— Supplied records —
^^^^

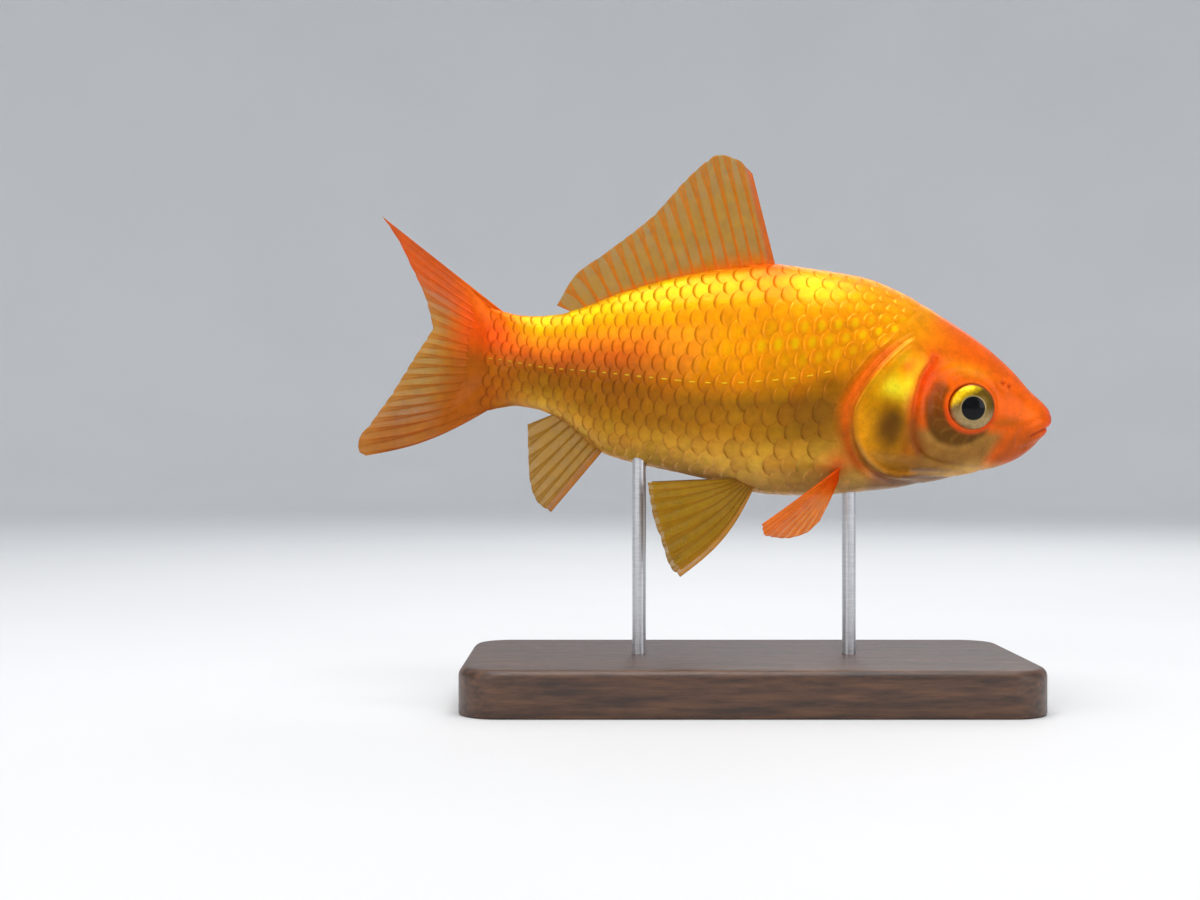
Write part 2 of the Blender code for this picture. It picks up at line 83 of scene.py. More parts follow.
ROUND_BELOW = ((0, 2.0), (8, 1.9), (20, 1.85), (34, 2.0), (60, 2.1), (101, 2.0))
EYE_F, EYE_H, EYE_S = 16.0, 0.1, 6.3
EYE_RADII = (4.3, 4.2, 2.2)
BROW_SWELL, BROW_REACH = 0.55, 5.6
GILL_F, GILL_H = 26.5, -2.5
GILL_BACK, GILL_UP, GILL_DOWN = 10.2, 13.6, 11.3
GILL_UP_POWER, GILL_DOWN_POWER = 1.3, 2.2

# Where the scales start: on the nape, behind the gill cover and, below a height, on the throat.
NAPE_F, NAPE_H, NAPE_SLANT = 24.0, 17.0, 0.8
BEHIND_GILL = 1.3
THROAT_F, THROAT_H = 33.5, -12.5

# Fins, as the solids have them. A tip path's rows are (a, f, h, s), where a goes from 0 at the
# leading ray to 1 at the last.
BACK_FIN_ROOT, BACK_FIN_LEAN, BACK_FIN_SINK = (49.9, 84.2), 1.0, 1.5
BACK_FIN_TIP = (
    (0, 57.0, 37.4, 0), (0.06, 59.6, 39.5, 0), (0.14, 62.8, 40.2, 0.2), (0.28, 67.3, 36.7, 0.5),
    (0.52, 74.0, 28.0, 0.7), (0.76, 81.2, 21.2, 0.5), (0.9, 86.3, 16.5, 0.2), (1, 89.0, 10.8, 0),
)
VENT_FIN_ROOT, VENT_FIN_LEAN, VENT_FIN_SINK = (77.8, 86.2), -0.6, 2.0
VENT_FIN_TIP = (
    (0, 86.2, -25.9, 0), (0.25, 88.6, -24.6, 0.2), (0.5, 90.4, -21.5, 0.3), (0.75, 91.3, -16.5, 0.2),
    (1, 92.0, -10.8, 0),
)
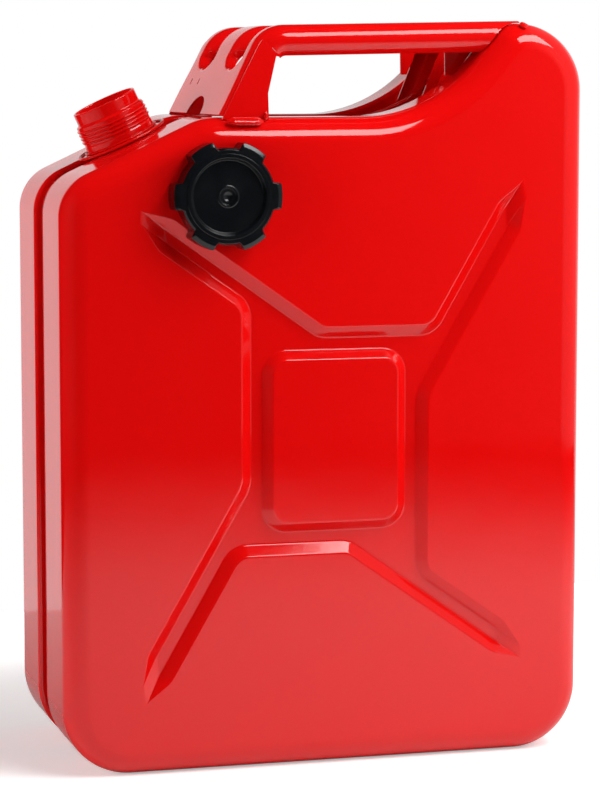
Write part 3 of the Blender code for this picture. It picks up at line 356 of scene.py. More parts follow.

^^^^

— What you have to do —
Reproduce the listing above word for word.

— Task answer —
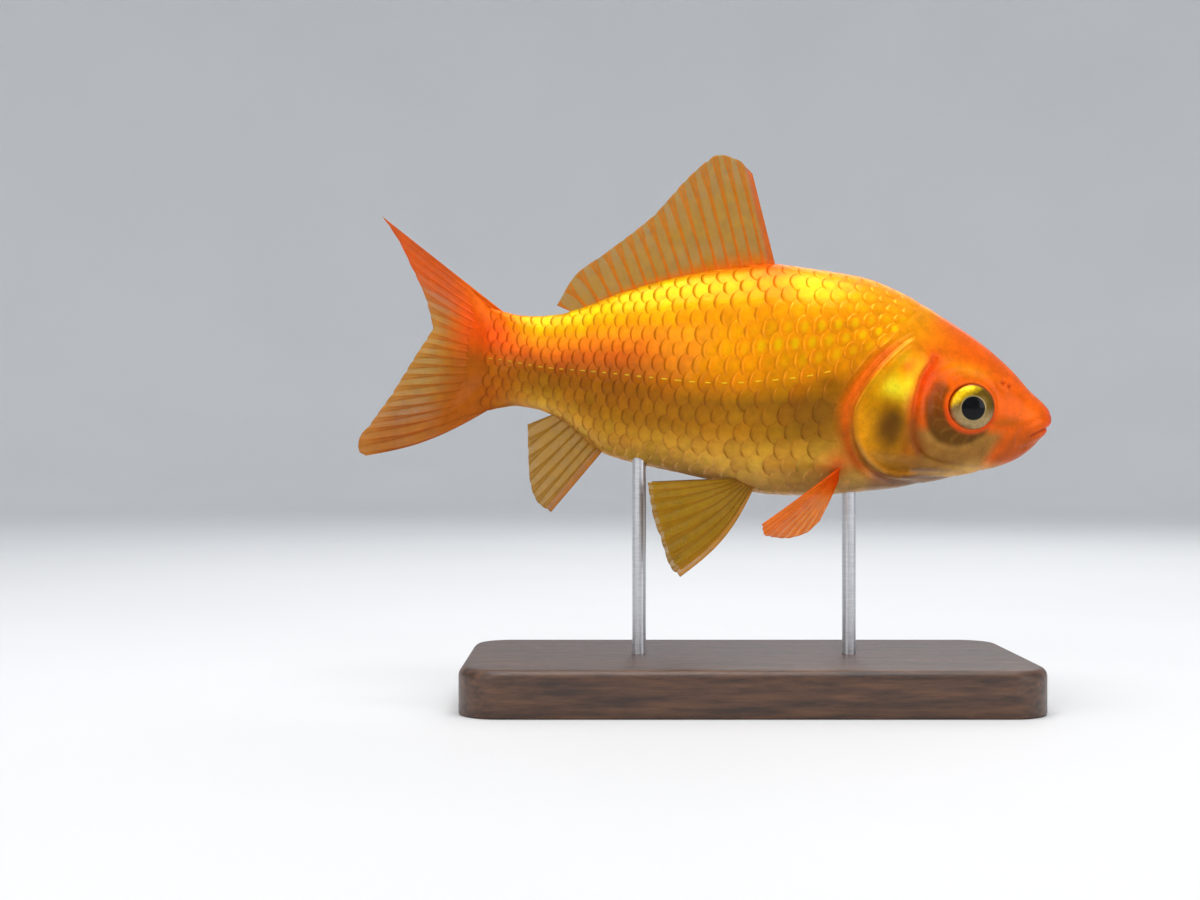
Write part 2 of the Blender code for this picture. It picks up at line 83 of scene.py. More parts follow.
ROUND_BELOW = ((0, 2.0), (8, 1.9), (20, 1.85), (34, 2.0), (60, 2.1), (101, 2.0))
EYE_F, EYE_H, EYE_S = 16.0, 0.1, 6.3
EYE_RADII = (4.3, 4.2, 2.2)
BROW_SWELL, BROW_REACH = 0.55, 5.6
GILL_F, GILL_H = 26.5, -2.5
GILL_BACK, GILL_UP, GILL_DOWN = 10.2, 13.6, 11.3
GILL_UP_POWER, GILL_DOWN_POWER = 1.3, 2.2

# Where the scales start: on the nape, behind the gill cover and, below a height, on the throat.
NAPE_F, NAPE_H, NAPE_SLANT = 24.0, 17.0, 0.8
BEHIND_GILL = 1.3
THROAT_F, THROAT_H = 33.5, -12.5

# Fins, as the solids have them. A tip path's rows are (a, f, h, s), where a goes from 0 at the
# leading ray to 1 at the last.
BACK_FIN_ROOT, BACK_FIN_LEAN, BACK_FIN_SINK = (49.9, 84.2), 1.0, 1.5
BACK_FIN_TIP = (
    (0, 57.0, 37.4, 0), (0.06, 59.6, 39.5, 0), (0.14, 62.8, 40.2, 0.2), (0.28, 67.3, 36.7, 0.5),
    (0.52, 74.0, 28.0, 0.7), (0.76, 81.2, 21.2, 0.5), (0.9, 86.3, 16.5, 0.2), (1, 89.0, 10.8, 0),
)
VENT_FIN_ROOT, VENT_FIN_LEAN, VENT_FIN_SINK = (77.8, 86.2), -0.6, 2.0
VENT_FIN_TIP = (
    (0, 86.2, -25.9, 0), (0.25, 88.6, -24.6, 0.2), (0.5, 90.4, -21.5, 0.3), (0.75, 91.3, -16.5, 0.2),
    (1, 92.0, -10.8, 0),
)
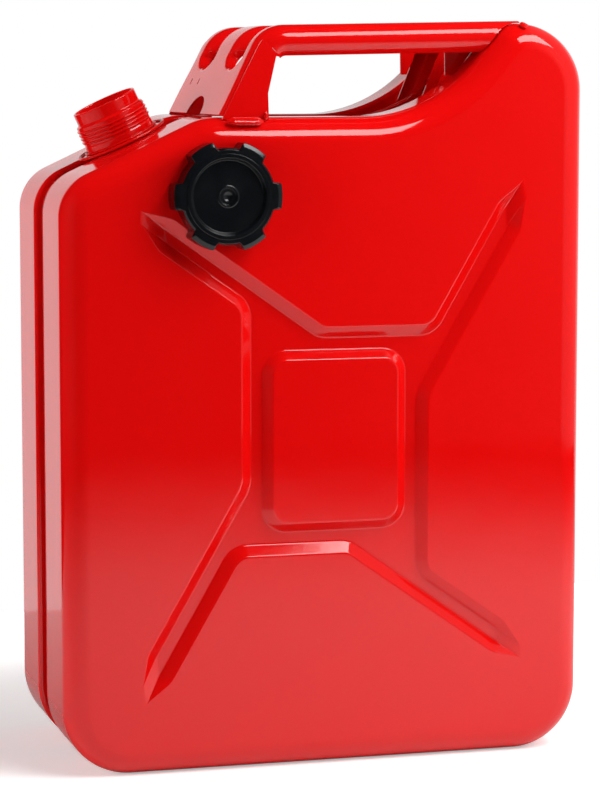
Write part 3 of the Blender code for this picture. It picks up at line 356 of scene.py. More parts follow.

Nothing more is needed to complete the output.